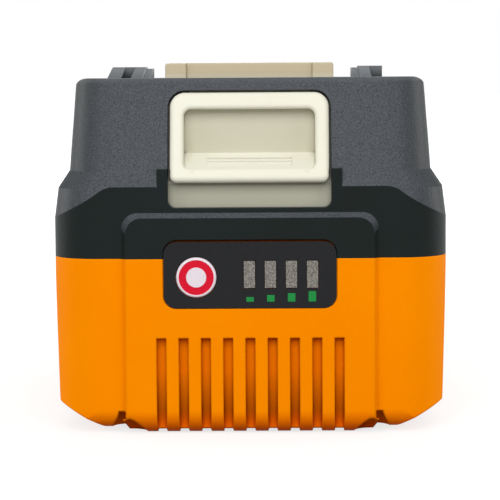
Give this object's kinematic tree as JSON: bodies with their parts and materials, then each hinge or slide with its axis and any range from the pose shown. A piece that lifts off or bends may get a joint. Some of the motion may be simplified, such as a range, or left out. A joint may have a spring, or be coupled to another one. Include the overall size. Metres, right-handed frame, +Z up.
{
  "type": "power tool battery pack",
  "caption": "Slide-on battery pack with an orange tub, dark rail head, cream latch button and a charge gauge with a check button.",
  "frame": {"origin": "middle of the pack's footprint, on the surface that it stands on", "axes": "+X to the right seen from the button side, +Y from the button towards the terminal end, +Z up"},
  "size_m": [0.075, 0.115, 0.07],
  "materials": {
    "orange_shell": "fine matt",
    "dark_shell": "spark-eroded",
    "cream_plastic": "satin",
    "white_plastic": "printed",
    "label_film": "satin print",
    "light_guide": "frosted",
    "circuit_board": "lacquered",
    "chip_package": "moulded",
    "cable_ribbon": "smooth",
    "holder_plastic": "moulded",
    "insulating_sheet": "fish paper",
    "steel": "zinc plated",
    "terminal_metal": "tinned",
    "connector_plastic": "moulded",
    "nickel": "nickel plated",
    "cell_wrap": "shrink film"
  },
  "bodies": {
    "pack": {"board_screws": "steel", "case_screws": "steel", "cell_high_1": "cell_wrap", "cell_high_2": "cell_wrap", "cell_high_3": "cell_wrap", "cell_high_4": "cell_wrap", "cell_high_5": "cell_wrap", "cell_holder_left": "holder_plastic", "cell_holder_right": "holder_plastic", "cell_low_1": "cell_wrap", "cell_low_2": "cell_wrap", "cell_low_3": "cell_wrap", "cell_low_4": "cell_wrap", "cell_low_5": "cell_wrap", "cell_strip_left_1": "nickel", "cell_strip_left_2": "nickel", "cell_strip_left_3": "nickel", "cell_strip_right_1": "nickel", "cell_strip_right_2": "nickel", "cell_strip_right_3": "nickel", "check_switch": "chip_package", "control_chip": "chip_package", "gauge_board": "circuit_board", "gauge_cable": "cable_ribbon", "gauge_label": "label_film", "gauge_lights": "light_guide", "light_guides": "light_guide", "lower_case": "orange_shell", "main_board": "circuit_board", "negative_terminal": "terminal_metal", "positive_terminal": "terminal_metal", "power_transistors": "chip_package", "side_sheet_left": "insulating_sheet", "side_sheet_right": "insulating_sheet", "signal_connector": "connector_plastic", "signal_pins": "terminal_metal", "spring_left": "steel", "spring_right": "steel", "thermistor": "chip_package", "upper_case": "dark_shell"},
    "release_button": {"release_button": "cream_plastic"},
    "check_button": {"check_button": "white_plastic"}
  },
  "joints": [
    {"name": "release_slide", "type": "slide", "parent": "pack", "child": "release_button", "axis": [0, 0, -1], "range_m": [0, 0.0044], "stiffness_N_per_m": 900, "springref_m": -0.003, "deforming": ["spring_left", "spring_right"]},
    {"name": "check_press", "type": "slide", "parent": "pack", "child": "check_button", "axis": [0, 1, 0], "range_m": [0, 0.0006], "stiffness_N_per_m": 500, "springref_m": -0.0005}
  ]
}
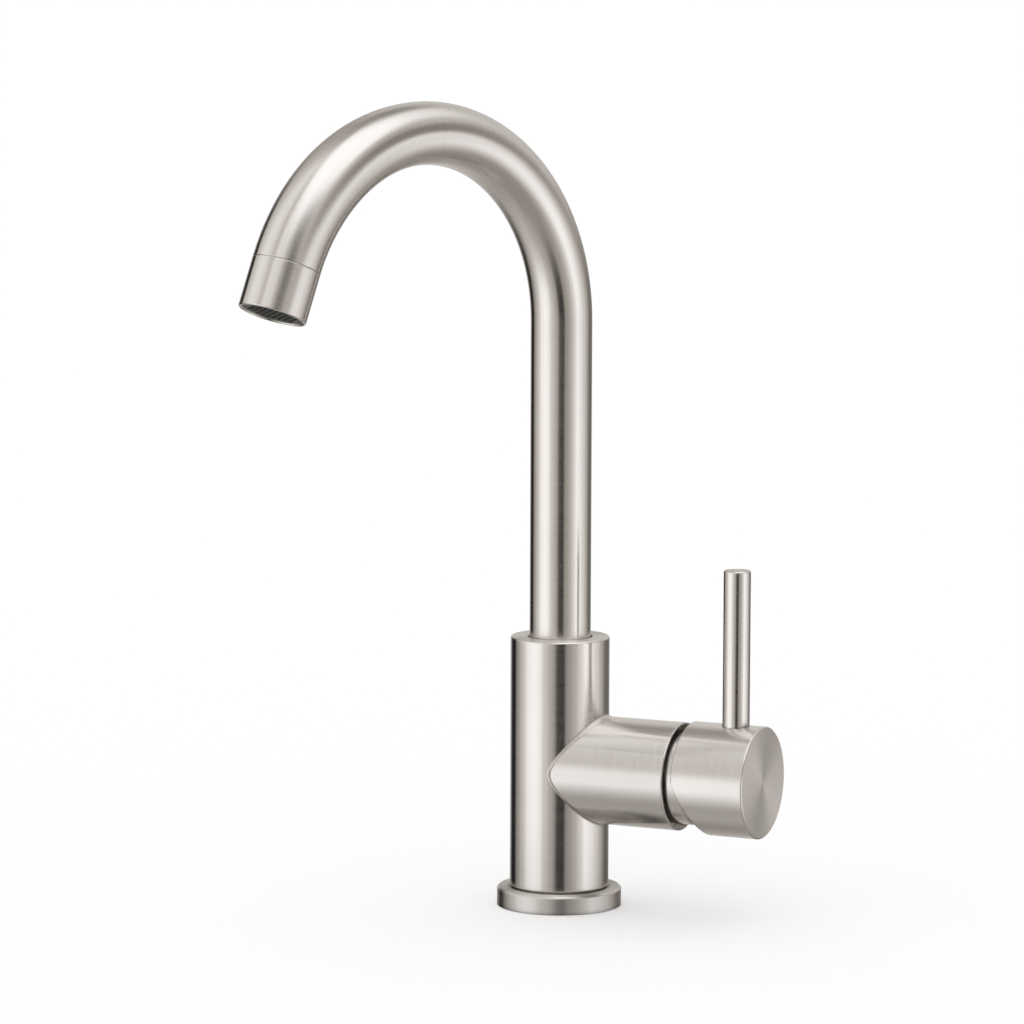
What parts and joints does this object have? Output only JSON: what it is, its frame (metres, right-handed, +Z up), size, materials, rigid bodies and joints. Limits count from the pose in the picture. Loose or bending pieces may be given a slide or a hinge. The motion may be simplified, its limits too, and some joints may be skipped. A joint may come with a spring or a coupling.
{
  "type": "kitchen faucet",
  "caption": "Single-lever gooseneck bar faucet with a swivelling high-arch spout, a side arm with a joystick handle, an aerator and a deck-mounting shank and nut",
  "frame": {"origin": "centre of the column on the underside of the base flange, which rests on the deck", "axes": "+Z up along the column and the riser, +X out along the side arm to the handle, +Y to the back of the sink"},
  "size_m": [0.1573, 0.1878, 0.3885],
  "materials": {
    "brushed_nickel": "satin",
    "brass": "machined",
    "rubber": "matte",
    "white_plastic": "matte",
    "dark_plastic": "satin",
    "grey_plastic": "matte",
    "red_plastic": "satin",
    "ceramic": "polished",
    "stainless_steel": "satin",
    "black_steel": "black oxide"
  },
  "bodies": {
    "faucet_body": {"body": "brushed_nickel", "base_flange": "brushed_nickel", "base_gasket": "rubber", "mounting_shank": "brass", "rubber_washer": "rubber", "steel_washer": "stainless_steel", "mounting_nut": "brass", "spout_thrust_washer": "white_plastic", "cartridge_base": "white_plastic", "base_port_seals": "rubber", "disc_port_seals": "rubber", "fixed_disc": "ceramic", "cartridge_housing": "white_plastic", "cartridge_nut": "brass", "bonnet_ring": "brushed_nickel", "limit_ring": "red_plastic"},
    "spout": {"spout_tube": "brushed_nickel", "spout_bush": "brass", "spout_glide_rings": "white_plastic", "spout_o_rings": "rubber", "spout_snap_ring": "stainless_steel", "outlet_insert": "brass", "aerator_housing": "brushed_nickel", "aerator_gasket": "rubber", "inlet_screen": "stainless_steel", "aerator_diffuser": "dark_plastic", "aerator_grille": "dark_plastic"},
    "turret": {"cartridge_rotor": "white_plastic", "stem_pivot_pin": "stainless_steel"},
    "handle": {"cartridge_stem": "brass", "handle_hub": "brushed_nickel", "handle_lever": "brushed_nickel", "handle_set_screw": "black_steel", "set_screw_plug": "grey_plastic"},
    "valve_disc": {"moving_disc": "ceramic", "disc_carrier": "dark_plastic"}
  },
  "joints": [
    {"name": "spout_swivel", "type": "hinge", "parent": "faucet_body", "child": "spout", "pos_m": [0, 0, 0.09], "axis": [0, 0, 1], "continuous": true},
    {"name": "handle_rotate", "type": "hinge", "parent": "faucet_body", "child": "turret", "pos_m": [0.05, 0, 0.057], "axis": [1, 0, 0], "range_deg": [-50, 50]},
    {"name": "handle_tilt", "type": "hinge", "parent": "turret", "child": "handle", "pos_m": [0.05, 0, 0.057], "axis": [0, 1, 0], "range_deg": [0, 23]},
    {"name": "disc_slide", "type": "slide", "parent": "turret", "child": "valve_disc", "axis": [0, 0, 1], "range_m": [0, 0.00514]}
  ],
  "couplings": [
    {"joint": "disc_slide", "follows": "handle_tilt", "m_per_rad": 0.0128}
  ]
}
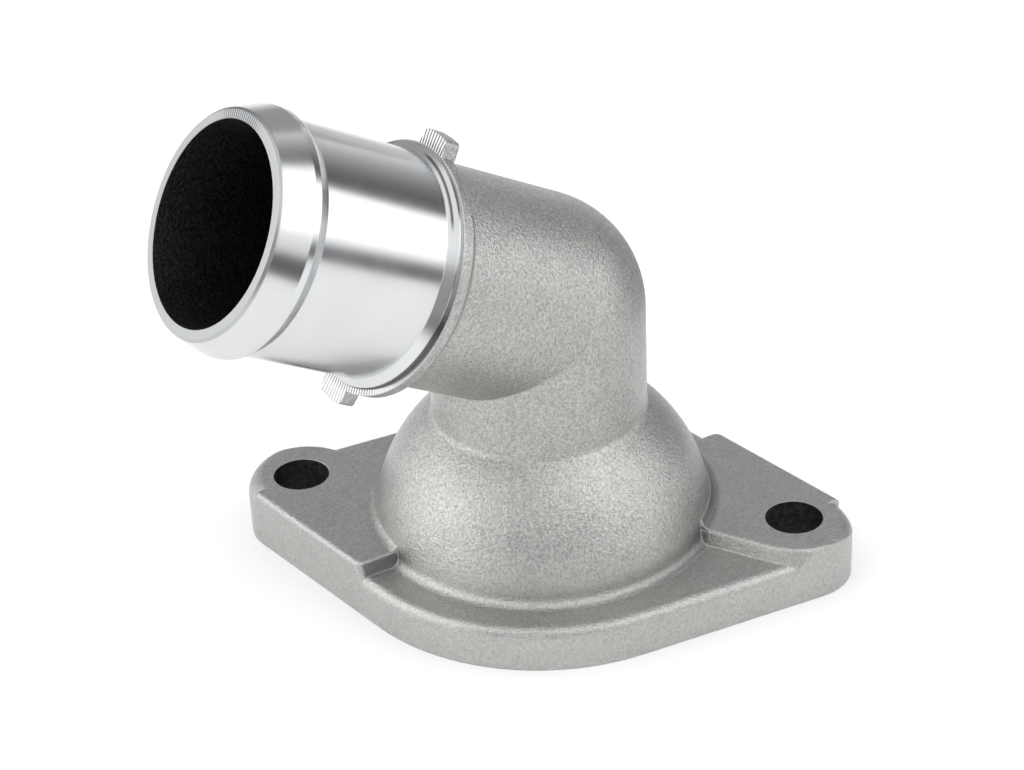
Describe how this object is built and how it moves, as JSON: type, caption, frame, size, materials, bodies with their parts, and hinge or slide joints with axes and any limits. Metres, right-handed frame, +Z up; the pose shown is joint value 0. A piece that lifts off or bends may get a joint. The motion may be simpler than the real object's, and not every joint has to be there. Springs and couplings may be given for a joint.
{
  "type": "thermostat housing",
  "caption": "Cast aluminium coolant outlet elbow: domed bolt-down flange with an angled, turned hose spigot with bead and lugged collar.",
  "frame": {"origin": "centre of the sealing face, midway between the bolt holes", "axes": "+Z up out of the engine through the dome and neck, +X along the line of the bolt holes; the spigot points to -X -Y and up"},
  "size_m": [0.099, 0.0819, 0.0878],
  "materials": {
    "cast_aluminium": "sand-cast skin, blasted, with the spigot's outside turned bright"
  },
  "bodies": {
    "root": {"housing": "cast_aluminium"}
  },
  "joints": []
}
══════
# Aim
Please reproduce each line exactly as written.

# Right answer
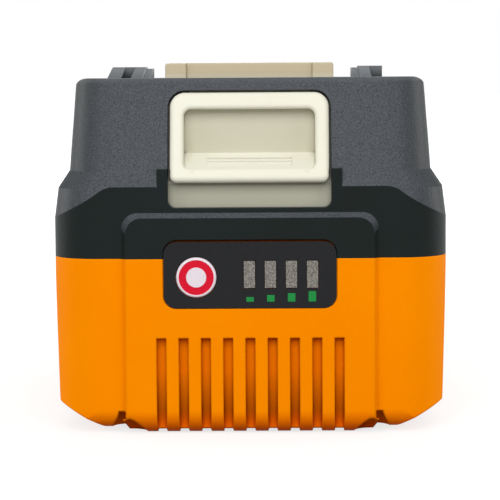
Give this object's kinematic tree as JSON: bodies with their parts and materials, then each hinge or slide with its axis and any range from the pose shown. A piece that lifts off or bends may get a joint. Some of the motion may be simplified, such as a range, or left out. A joint may have a spring, or be coupled to another one. Include the overall size. Metres, right-handed frame, +Z up.
{
  "type": "power tool battery pack",
  "caption": "Slide-on battery pack with an orange tub, dark rail head, cream latch button and a charge gauge with a check button.",
  "frame": {"origin": "middle of the pack's footprint, on the surface that it stands on", "axes": "+X to the right seen from the button side, +Y from the button towards the terminal end, +Z up"},
  "size_m": [0.075, 0.115, 0.07],
  "materials": {
    "orange_shell": "fine matt",
    "dark_shell": "spark-eroded",
    "cream_plastic": "satin",
    "white_plastic": "printed",
    "label_film": "satin print",
    "light_guide": "frosted",
    "circuit_board": "lacquered",
    "chip_package": "moulded",
    "cable_ribbon": "smooth",
    "holder_plastic": "moulded",
    "insulating_sheet": "fish paper",
    "steel": "zinc plated",
    "terminal_metal": "tinned",
    "connector_plastic": "moulded",
    "nickel": "nickel plated",
    "cell_wrap": "shrink film"
  },
  "bodies": {
    "pack": {"board_screws": "steel", "case_screws": "steel", "cell_high_1": "cell_wrap", "cell_high_2": "cell_wrap", "cell_high_3": "cell_wrap", "cell_high_4": "cell_wrap", "cell_high_5": "cell_wrap", "cell_holder_left": "holder_plastic", "cell_holder_right": "holder_plastic", "cell_low_1": "cell_wrap", "cell_low_2": "cell_wrap", "cell_low_3": "cell_wrap", "cell_low_4": "cell_wrap", "cell_low_5": "cell_wrap", "cell_strip_left_1": "nickel", "cell_strip_left_2": "nickel", "cell_strip_left_3": "nickel", "cell_strip_right_1": "nickel", "cell_strip_right_2": "nickel", "cell_strip_right_3": "nickel", "check_switch": "chip_package", "control_chip": "chip_package", "gauge_board": "circuit_board", "gauge_cable": "cable_ribbon", "gauge_label": "label_film", "gauge_lights": "light_guide", "light_guides": "light_guide", "lower_case": "orange_shell", "main_board": "circuit_board", "negative_terminal": "terminal_metal", "positive_terminal": "terminal_metal", "power_transistors": "chip_package", "side_sheet_left": "insulating_sheet", "side_sheet_right": "insulating_sheet", "signal_connector": "connector_plastic", "signal_pins": "terminal_metal", "spring_left": "steel", "spring_right": "steel", "thermistor": "chip_package", "upper_case": "dark_shell"},
    "release_button": {"release_button": "cream_plastic"},
    "check_button": {"check_button": "white_plastic"}
  },
  "joints": [
    {"name": "release_slide", "type": "slide", "parent": "pack", "child": "release_button", "axis": [0, 0, -1], "range_m": [0, 0.0044], "stiffness_N_per_m": 900, "springref_m": -0.003, "deforming": ["spring_left", "spring_right"]},
    {"name": "check_press", "type": "slide", "parent": "pack", "child": "check_button", "axis": [0, 1, 0], "range_m": [0, 0.0006], "stiffness_N_per_m": 500, "springref_m": -0.0005}
  ]
}
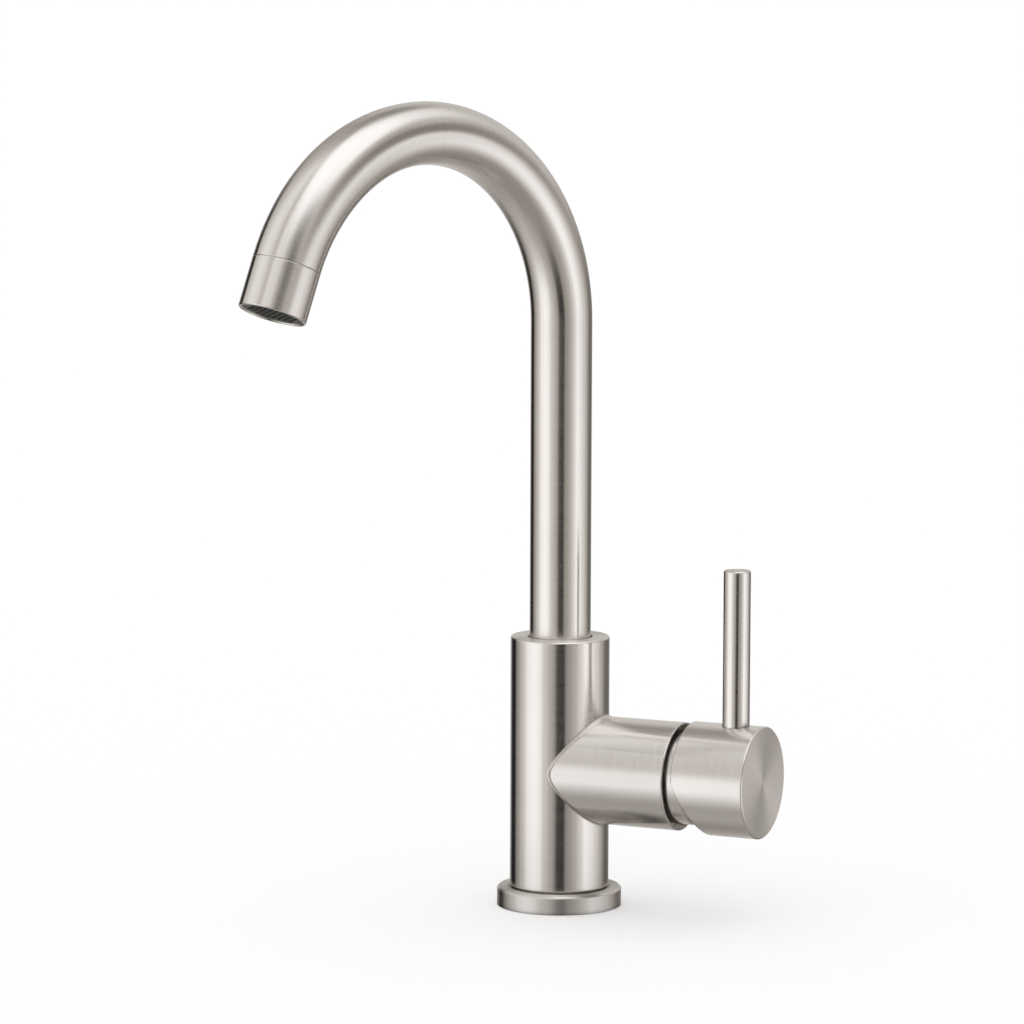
What parts and joints does this object have? Output only JSON: what it is, its frame (metres, right-handed, +Z up), size, materials, rigid bodies and joints. Limits count from the pose in the picture. Loose or bending pieces may be given a slide or a hinge. The motion may be simplified, its limits too, and some joints may be skipped. A joint may come with a spring or a coupling.
{
  "type": "kitchen faucet",
  "caption": "Single-lever gooseneck bar faucet with a swivelling high-arch spout, a side arm with a joystick handle, an aerator and a deck-mounting shank and nut",
  "frame": {"origin": "centre of the column on the underside of the base flange, which rests on the deck", "axes": "+Z up along the column and the riser, +X out along the side arm to the handle, +Y to the back of the sink"},
  "size_m": [0.1573, 0.1878, 0.3885],
  "materials": {
    "brushed_nickel": "satin",
    "brass": "machined",
    "rubber": "matte",
    "white_plastic": "matte",
    "dark_plastic": "satin",
    "grey_plastic": "matte",
    "red_plastic": "satin",
    "ceramic": "polished",
    "stainless_steel": "satin",
    "black_steel": "black oxide"
  },
  "bodies": {
    "faucet_body": {"body": "brushed_nickel", "base_flange": "brushed_nickel", "base_gasket": "rubber", "mounting_shank": "brass", "rubber_washer": "rubber", "steel_washer": "stainless_steel", "mounting_nut": "brass", "spout_thrust_washer": "white_plastic", "cartridge_base": "white_plastic", "base_port_seals": "rubber", "disc_port_seals": "rubber", "fixed_disc": "ceramic", "cartridge_housing": "white_plastic", "cartridge_nut": "brass", "bonnet_ring": "brushed_nickel", "limit_ring": "red_plastic"},
    "spout": {"spout_tube": "brushed_nickel", "spout_bush": "brass", "spout_glide_rings": "white_plastic", "spout_o_rings": "rubber", "spout_snap_ring": "stainless_steel", "outlet_insert": "brass", "aerator_housing": "brushed_nickel", "aerator_gasket": "rubber", "inlet_screen": "stainless_steel", "aerator_diffuser": "dark_plastic", "aerator_grille": "dark_plastic"},
    "turret": {"cartridge_rotor": "white_plastic", "stem_pivot_pin": "stainless_steel"},
    "handle": {"cartridge_stem": "brass", "handle_hub": "brushed_nickel", "handle_lever": "brushed_nickel", "handle_set_screw": "black_steel", "set_screw_plug": "grey_plastic"},
    "valve_disc": {"moving_disc": "ceramic", "disc_carrier": "dark_plastic"}
  },
  "joints": [
    {"name": "spout_swivel", "type": "hinge", "parent": "faucet_body", "child": "spout", "pos_m": [0, 0, 0.09], "axis": [0, 0, 1], "continuous": true},
    {"name": "handle_rotate", "type": "hinge", "parent": "faucet_body", "child": "turret", "pos_m": [0.05, 0, 0.057], "axis": [1, 0, 0], "range_deg": [-50, 50]},
    {"name": "handle_tilt", "type": "hinge", "parent": "turret", "child": "handle", "pos_m": [0.05, 0, 0.057], "axis": [0, 1, 0], "range_deg": [0, 23]},
    {"name": "disc_slide", "type": "slide", "parent": "turret", "child": "valve_disc", "axis": [0, 0, 1], "range_m": [0, 0.00514]}
  ],
  "couplings": [
    {"joint": "disc_slide", "follows": "handle_tilt", "m_per_rad": 0.0128}
  ]
}
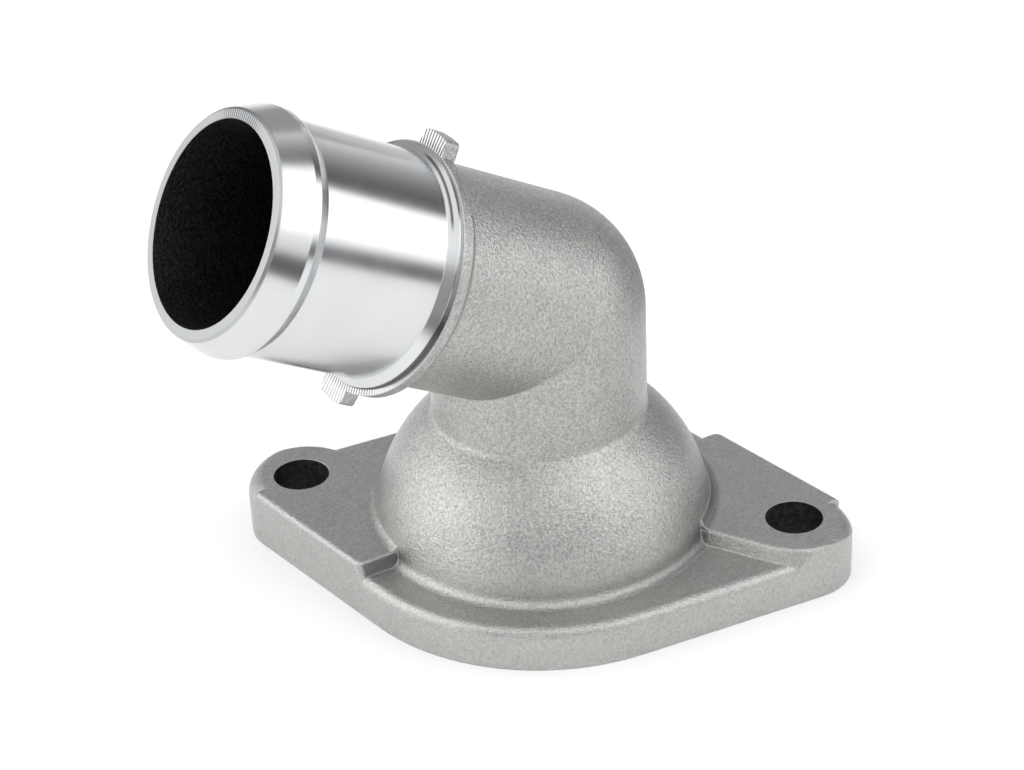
Describe how this object is built and how it moves, as JSON: type, caption, frame, size, materials, bodies with their parts, and hinge or slide joints with axes and any limits. Metres, right-handed frame, +Z up; the pose shown is joint value 0. A piece that lifts off or bends may get a joint. The motion may be simpler than the real object's, and not every joint has to be there. Springs and couplings may be given for a joint.
{
  "type": "thermostat housing",
  "caption": "Cast aluminium coolant outlet elbow: domed bolt-down flange with an angled, turned hose spigot with bead and lugged collar.",
  "frame": {"origin": "centre of the sealing face, midway between the bolt holes", "axes": "+Z up out of the engine through the dome and neck, +X along the line of the bolt holes; the spigot points to -X -Y and up"},
  "size_m": [0.099, 0.0819, 0.0878],
  "materials": {
    "cast_aluminium": "sand-cast skin, blasted, with the spigot's outside turned bright"
  },
  "bodies": {
    "root": {"housing": "cast_aluminium"}
  },
  "joints": []
}